**Exercise goal:**
Only one stretch of the data below should be repeated: the lines from the line containing "Recreate this object" through the line containing "wasm.setup();", inclusive, exactly as they are.

**Data for this exercise:**
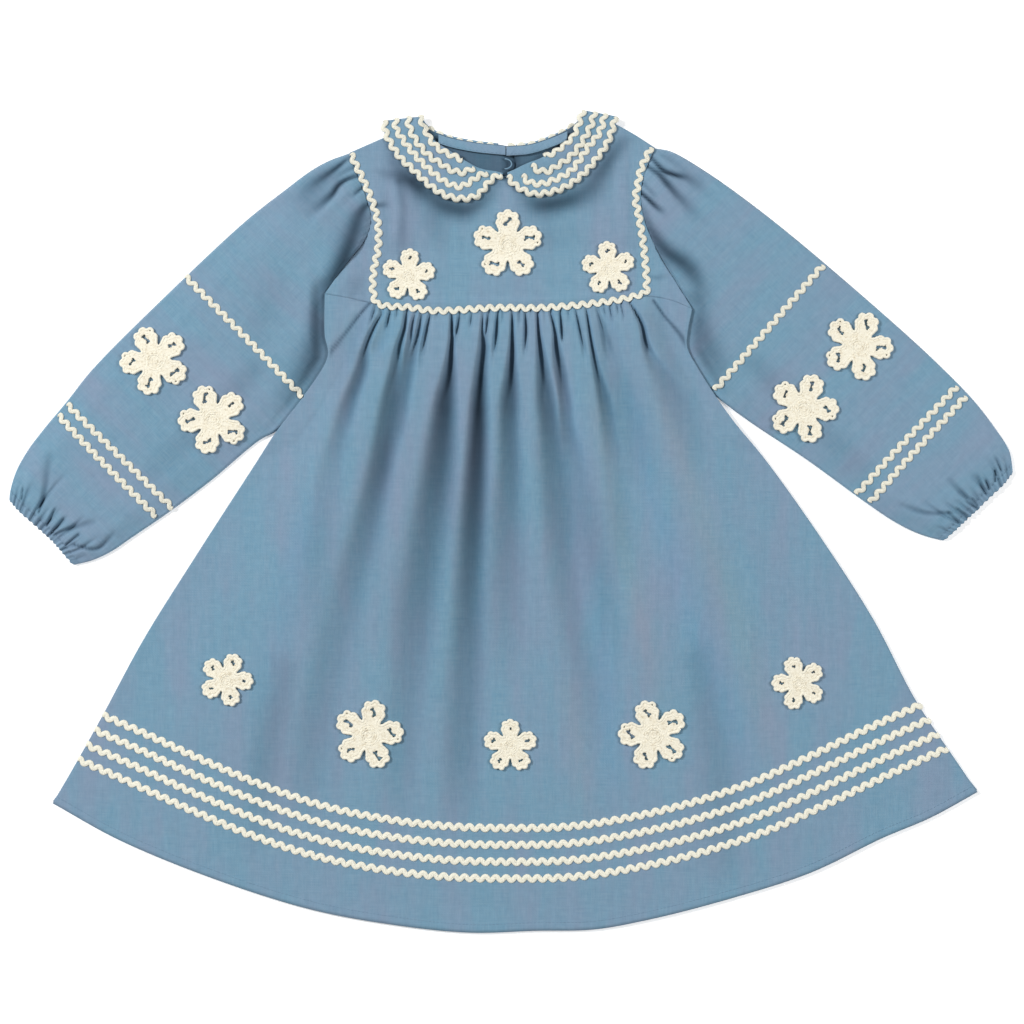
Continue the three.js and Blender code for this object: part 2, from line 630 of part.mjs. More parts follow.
// Rows round the sleeves, from the outer edge to the inner one
const sleeveRows = {
  left: [
    [[-261, 196.5], [-215, 150], [-170.5, 104]],
    [[-355.5, 94], [-313, 52.5], [-271, 11]],
    [[-362.5, 85.5], [-323.5, 44.5], [-283.5, 4]],
  ],
  right: [
    [[250, 205.5], [207, 156], [165.5, 108]],
    [[357, 108.5], [308.5, 57.5], [277.5, 23]],
    [[364, 100.5], [318, 51], [287, 15]],
  ],
};

// Rows over the hem: the top one as a line, and the others set off from it
const hemRow = [
  [-323.5, -156.5], [-288.8, -171.6], [-240.8, -193.2], [-192.8, -213.2], [-144.8, -228.8], [-96.8, -238.4],
  [-48.8, -243.8], [0, -245.2], [48, -243.8], [95.2, -236.6], [143.2, -225.2], [191.2, -209.2], [239.2, -187.6],
  [287.2, -164.8], [325, -148],
];
const hemRowSpacing = 13.5;
const hemRowCount = 4;
const hemRowGain = 1.2;

function hemBraid(row, heightAt) {
  const gain = hemRowGain * row;
  const [first, last] = [hemRow[0], hemRow.at(-1)];
  const start = [first[0] - gain, first[1] + gain / 2];
  const end = [last[0] + gain, last[1] + gain / 2];
  const points = [start, ...hemRow.slice(1, -1), end];
  braidOver(`braid_hem_${row + 1}`, points, heightAt, -row * hemRowSpacing);
}

// Crochet flowers as [name, centre x, centre y, tip radius, turn of the first petal in degrees,
// cloth that it lies on]
const flowers = [
  ['flower_yoke_centre', -2.6, 221.2, bigFlower, 90, 'yoke'],
  ['flower_yoke_left', -82, 196.6, smallFlower, 86, 'yoke'],
  ['flower_yoke_right', 77.9, 202.4, smallFlower, 94, 'yoke'],
  ['flower_sleeve_left_upper', -284.6, 128.8, bigFlower, 41, 'left'],
  ['flower_sleeve_left_lower', -237.9, 81.7, bigFlower, 39, 'left'],
  ['flower_sleeve_right_upper', 277.2, 140.3, bigFlower, 68, 'right'],
  ['flower_sleeve_right_lower', 233.8, 90.5, bigFlower, 70, 'right'],
  ['flower_skirt_far_left', -227.4, -126.2, smallFlower, 68, 'skirt'],
  ['flower_skirt_left', -113.9, -170.2, bigFlower, 77, 'skirt'],
  ['flower_skirt_centre', -0.6, -179.4, smallFlower, 90, 'skirt'],
  ['flower_skirt_right', 113.7, -170.4, bigFlower, 34, 'skirt'],
  ['flower_skirt_far_right', 229.8, -129, smallFlower, 36, 'skirt'],
];
const petals = 5;

// A petal's outline, as [degrees from its middle line, share of the tip radius]
const petalOutline = [[-36, 0.42], [-28, 0.76], [-19, 0.96], [0, 1], [19, 0.96], [28, 0.76]];

function flower([name, x, y, radius, turn], heightAt) {
  const outline = [];
  for (let petal = 0; petal < petals; petal++) {
    for (const [degrees, share] of petalOutline) {
      const angle = THREE.MathUtils.degToRad(turn + (360 / petals) * petal + degrees);
      const away = radius * share;
      outline.push(new THREE.Vector3(x + away * Math.cos(angle), y + away * Math.sin(angle), 0));
    }
  }
  const centre = new THREE.Vector3(x, y, heightAt(x, y));
  for (const point of outline) point.z = heightAt(point.x, point.y);
  const count = outline.length;
  let lift = 0;
  for (let i = 0; i < count; i++) {
    for (const toA of spaced(8)) {
      for (const toB of spaced(8)) {
        if (toA + toB > 1) continue;
        const spot = centre.clone().multiplyScalar(1 - toA - toB);
        spot.addScaledVector(outline[i], toA).addScaledVector(outline[(i + 1) % count], toB);
        lift = Math.max(lift, heightAt(spot.x, spot.y) - spot.z);
      }
    }
  }
  const up = new THREE.Vector3(0, 0, lift + gap);
  const under = outline.map((point) => point.clone().add(up));
  const rim = under.map((point) => point.clone().setZ(point.z + flowerEdge));
  const round = under.map((point) => point.clone().lerp(centre.clone().add(up), 0.22));
  for (const point of round) point.z += flowerRound;
  const points = [...under, ...rim, ...round, centre.clone().add(up)];
  points.push(points.at(-1).clone().setZ(points.at(-1).z + flowerEye));
  const faces = [];
  for (let i = 0; i < count; i++) {
    const next = (i + 1) % count;
    faces.push([3 * count, next, i], [i, next, count + next], [i, count + next, count + i]);
    faces.push([count + i, count + next, 2 * count + next], [count + i, 2 * count + next, 2 * count + i]);
    faces.push([2 * count + i, 2 * count + next, 3 * count + 1]);
  }
  add(name, solid(points, faces), cotton);
}

// Neck binding: two strips inside the back neckline, ending at the centre back
function neckBinding() {
  const width = 7.2;
  const rest = liftOverCollar + cloth + gap;
  const strips = {
    left: [[-58, 309.6], [-49, 306.7], [-29, 302.7], [centreBack - gap, 300.2]],
    right: [[centreBack + gap, 299.7], [15, 301.2], [35, 307.7], [45, 312]],
  };
  for (const [side, points] of Object.entries(strips)) {
    const upper = edge({ points });
    const lower = edge({ points: shifted(points, 0, -width) });
    const plan = (u, v) => upper(u).lerp(lower(u), v);
    const over = (u, v) => plan(u, v).setZ(rest + cloth * 0.8);
    const under = (u, v) => plan(u, v).setZ(rest);
    add(`neck_binding_${side}`, wall(spaced(7), [0, 1], over, under), chambray);
  }
}

// The button at the top of the back opening lies under the back, and its loop shows inside it
function backFastening() {
  const buttonRadius = 4;
  const button = new THREE.CylinderGeometry(buttonRadius, buttonRadius, cloth, 20);
  button.rotateX(Math.PI / 2).translate(centreBack + 2, 296.5, cloth / 2);
  add('back_button', button, buttonFinish);

  const cord = 0.6;
  const loopTop = 290;
  const reach = { across: 5.5, down: 4 };
  const rings = spaced(8, Math.PI / 2, -Math.PI / 2).map((angle) => {
    const middle = new THREE.Vector3(
      centreBack - 1 + reach.across * Math.cos(angle),
      loopTop - reach.down + reach.down * Math.sin(angle),
      liftOverCollar + cloth + gap + cord,
    );
    const outward = new THREE.Vector3(Math.cos(angle), Math.sin(angle), 0);
    return spaced(5, 0, (5 / 6) * 2 * Math.PI).map((turn) =>
      middle.clone().addScaledVector(outward, cord * Math.cos(turn)).setZ(middle.z + cord * Math.sin(turn)));
  });
  add('button_loop', joinRings(rings), chambray);
}

const frontYoke = yokeFront();
yokeBack();
const frontSkirt = skirtFront();
skirtBack();
const leftSleeve = sleeve('left');
const rightSleeve = sleeve('right');
collar('left');
collar('right');
neckBinding();
backFastening();

const heights = {
  yoke: heightOn(frontYoke, leftSleeve, rightSleeve),
  skirt: heightOn(frontSkirt),
  left: heightOn(leftSleeve),
  right: heightOn(rightSleeve),
};
braidOver('braid_yoke', yokeBraid, heights.yoke);
for (const side of ['left', 'right']) {
  for (let row = 0; row < collarRows.length; row++) collarBraid(side, row);
  sleeveRows[side].forEach((points, row) => {
    braidOver(`braid_sleeve_${side}_${row + 1}`, points, heights[side]);
  });
}
for (let row = 0; row < hemRowCount; row++) hemBraid(row, heights.skirt);
for (const row of flowers) flower(row, heights[row[5]]);

// The origin is under the middle of the whole dress
const box = new THREE.Box3().setFromObject(dress);
dress.position.set(-(box.min.x + box.max.x) / 2, -(box.min.y + box.max.y) / 2, -box.min.z);

export default dress;
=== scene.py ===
import math

import bpy
import numpy as np
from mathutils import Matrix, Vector
from mathutils.bvhtree import BVHTree


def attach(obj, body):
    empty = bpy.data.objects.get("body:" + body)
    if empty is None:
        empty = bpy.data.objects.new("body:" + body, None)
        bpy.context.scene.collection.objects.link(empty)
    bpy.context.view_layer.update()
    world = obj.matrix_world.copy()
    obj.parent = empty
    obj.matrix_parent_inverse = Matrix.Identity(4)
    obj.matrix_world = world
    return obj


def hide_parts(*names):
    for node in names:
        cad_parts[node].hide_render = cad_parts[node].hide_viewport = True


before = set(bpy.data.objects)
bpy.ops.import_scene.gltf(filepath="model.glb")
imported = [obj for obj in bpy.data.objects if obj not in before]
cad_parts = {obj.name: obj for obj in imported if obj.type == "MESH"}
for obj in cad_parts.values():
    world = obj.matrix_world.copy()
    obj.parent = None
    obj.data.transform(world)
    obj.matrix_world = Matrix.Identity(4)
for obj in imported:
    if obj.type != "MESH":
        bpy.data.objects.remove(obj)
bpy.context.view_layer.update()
mm = 0.001
seat = 0.101  # the frame's origin lies this far from the tables' one along Y
scene = bpy.context.scene
collection = scene.collection


# Curves, panels and meshes

def curveThrough(points, samples=40):
    # centripetal curve, with the same number of samples between each two points
    points = np.array(points, float)
    points = np.vstack([2 * points[0] - points[1], points, 2 * points[-1] - points[-2]])
    out = []
    for a, b, c, d in zip(points, points[1:], points[2:], points[3:]):
        t1 = np.linalg.norm(b - a) ** 0.5
        t2 = t1 + np.linalg.norm(c - b) ** 0.5
        t3 = t2 + np.linalg.norm(d - c) ** 0.5
        t = np.linspace(t1, t2, samples, endpoint=False)[:, None]
        ab = a + (b - a) * t / t1
        bc = b + (c - b) * (t - t1) / (t2 - t1)
        cd = c + (d - c) * (t - t2) / (t3 - t2)
        abc = ab + (bc - ab) * t / t2
        bcd = bc + (cd - bc) * (t - t1) / (t3 - t1)
        out.append(abc + (bcd - abc) * (t - t1) / (t2 - t1))
    out.append(points[-2][None])
    return np.vstack(out)


def lengthsOf(line):
    return np.concatenate([[0], np.cumsum(np.linalg.norm(np.diff(line, axis=0), axis=1))])


def along(line):
    # places on a line by share of its length
    share = lengthsOf(line)
    share = share / share[-1]
    return lambda s: np.stack([np.interp(s, share, line[:, k]) for k in range(line.shape[1])], -1)


def edgeOf(*stretches):
    # an edge through one list of points, or through several with the share of its length that each takes
    if len(stretches) == 1:
        stretches = [(1, stretches[0])]
    ends = np.cumsum([0] + [share for share, _ in stretches])
    parts = [along(curveThrough(points)) for _, points in stretches]

    def at(s):
        s = np.asarray(s, float)
        out = parts[0](s * 0)
        for part, low, high in zip(parts, ends, ends[1:]):
            inside = s >= low
            out[inside] = part(((s - low) / (high - low)).clip(0, 1))[inside]
        return out

    return at


def between(start, end, left, right, hold=1):
    # the plan of a panel between its four edges
    def plan(u, v):
        zero = np.zeros_like(v)
        t = v[..., None]
        leftBend = left(v) - (start(zero) * (1 - t) + end(zero) * t)
        rightBend = right(v) - (start(zero + 1) * (1 - t) + end(zero + 1) * t)
        bends = leftBend * ((1 - u) ** hold)[..., None] + rightBend * (u ** hold)[..., None]
        return start(u) * (1 - t) + end(u) * t + bends

    return plan


def gridOf(down, across):
    # v down and u across a panel, from counts or from lists of places
    places = [np.linspace(0, 1, n) if isinstance(n, int) else n for n in (down, across)]
    return np.meshgrid(*places, indexing="ij")


def smooth(value, low, high):
    t = ((value - low) / (high - low)).clip(0, 1)
    return t * t * (3 - 2 * t)


def unit(vectors):
    return vectors / np.maximum(np.linalg.norm(vectors, axis=-1, keepdims=True), 1e-9)


def graded(rows, place):
    rows = np.array(rows, float)
    return np.interp(place, rows[:, 0], rows[:, 1])


def moved(points, dx, dy):
    return [(x + dx, y + dy) for x, y in points]


def creased(xy, creases):
    # height that creases add, each a row of (x, y, half-width, height)
    total = np.zeros(xy.shape[:-1])
    for crease in creases:
        line = curveThrough(crease, 8)
        best = np.full(total.shape, 1e9)
        value = np.zeros(total.shape)
        for a, b in zip(line, line[1:]):
            step = b[:2] - a[:2]
            t = (((xy - a[:2]) @ step) / max(step @ step, 1e-9)).clip(0, 1)
            away = np.linalg.norm(xy - a[:2] - t[..., None] * step, axis=-1)
            width = a[2] + (b[2] - a[2]) * t
            height = a[3] + (b[3] - a[3]) * t
            nearer = away < best
            best = np.where(nearer, away, best)
            value = np.where(nearer, height * np.exp(-((away / width) ** 2)), value)
        total += value
    return total


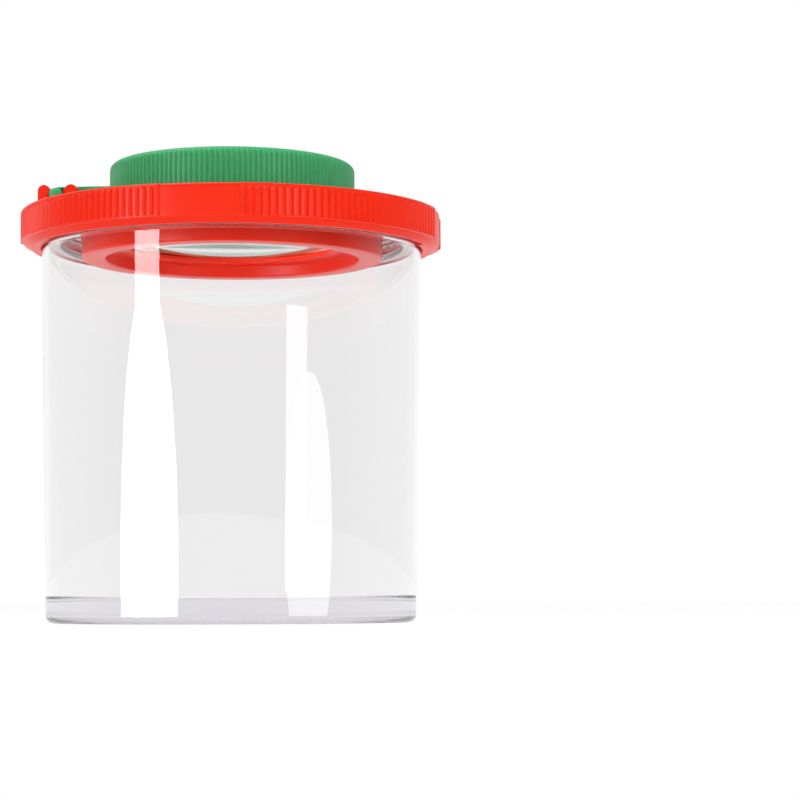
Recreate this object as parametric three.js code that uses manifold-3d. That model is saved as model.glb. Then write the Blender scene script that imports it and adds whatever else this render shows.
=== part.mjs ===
// A bug viewer box: a clear screw-top jar for insects, with one magnifying lens snapped into the
// lid and a second one in a ribbed ring that flips open on a snap hinge.
// Millimetres, +Z up. The origin is the centre of the circle that the jar's foot stands on.
// The hinge is on the -X side, and +Y points to the back.

import * as THREE from "three";
import { mergeVertices } from "three/addons/utils/BufferGeometryUtils.js";
import Module from "manifold-3d";

const wasm = await Module();
wasm.setup();

// Clearances
const SEAT_GAP = 0.3; // round a lens in its seat, and under a piece that rests on another
const THREAD_GAP = 0.3; // between a thread's crest and the wall that it runs along
const PIN_GAP = 0.2; // between the hinge pin and the round seats of its clips
const ARM_GAP = 0.4; // between the arm and the clips on both sides of it

// Jar
const FOOT_RADIUS = 30.43;
const SHOULDER_RADIUS = 31.45;
const SHOULDER_HEIGHT = 62.8;
const JAR_WALL = 1.1;
const FLOOR_TOP = 4;
const FOOT_RING_HEIGHT = 0.7;
const FOOT_RING_WIDTH = 2.9;
const FOOT_FILLET = 1.3;
const SHOULDER_FILLET = 1.7;
const FLOOR_FILLET = 0.6;
const NECK_RADIUS = 29.6;
const NECK_WALL = 1.2;
const NECK_HEIGHT = 3.4;
const RIM_CHAMFER = 0.25;

// Screw thread, three ridges on the neck and three in the lid
const THREAD_STARTS = 3;
const THREAD_LEAD = 4;
const RIDGE_HEIGHT = 0.75;
const RIDGE_BASE = 0.8;
const RIDGE_CREST = 0.35;
const RIDGE_SWEEP = 112;
const RIDGE_RUNOUT = 14;
const RIDGE_START_ANGLE = -15.7;
const RIDGE_START_RISE = 1.35; // of a neck ridge's lower end, above the shoulder

// Lid
const LID_RADIUS = 35;
const PLATE_THICKNESS = 1.26;
const LID_FILLET = 0.6;
const GRIP_RIBS_PER_QUARTER = 35;
const GRIP_RIB_DEPTH = 0.35;
const GRIP_PANEL_DEPTH = 0.45;
const GRIP_PANEL_HALF_ANGLE = 10.2;
const GRIP_EDGE = 0.28; // over which the grooves run out at the wall's lower edge
const RIM_DROP = 1.1; // of the rim's lower edge, below the jar's shoulder
const RIM_WIDTH = 1.9;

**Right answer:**
Recreate this object as parametric three.js code that uses manifold-3d. That model is saved as model.glb. Then write the Blender scene script that imports it and adds whatever else this render shows.
=== part.mjs ===
// A bug viewer box: a clear screw-top jar for insects, with one magnifying lens snapped into the
// lid and a second one in a ribbed ring that flips open on a snap hinge.
// Millimetres, +Z up. The origin is the centre of the circle that the jar's foot stands on.
// The hinge is on the -X side, and +Y points to the back.

import * as THREE from "three";
import { mergeVertices } from "three/addons/utils/BufferGeometryUtils.js";
import Module from "manifold-3d";

const wasm = await Module();
wasm.setup();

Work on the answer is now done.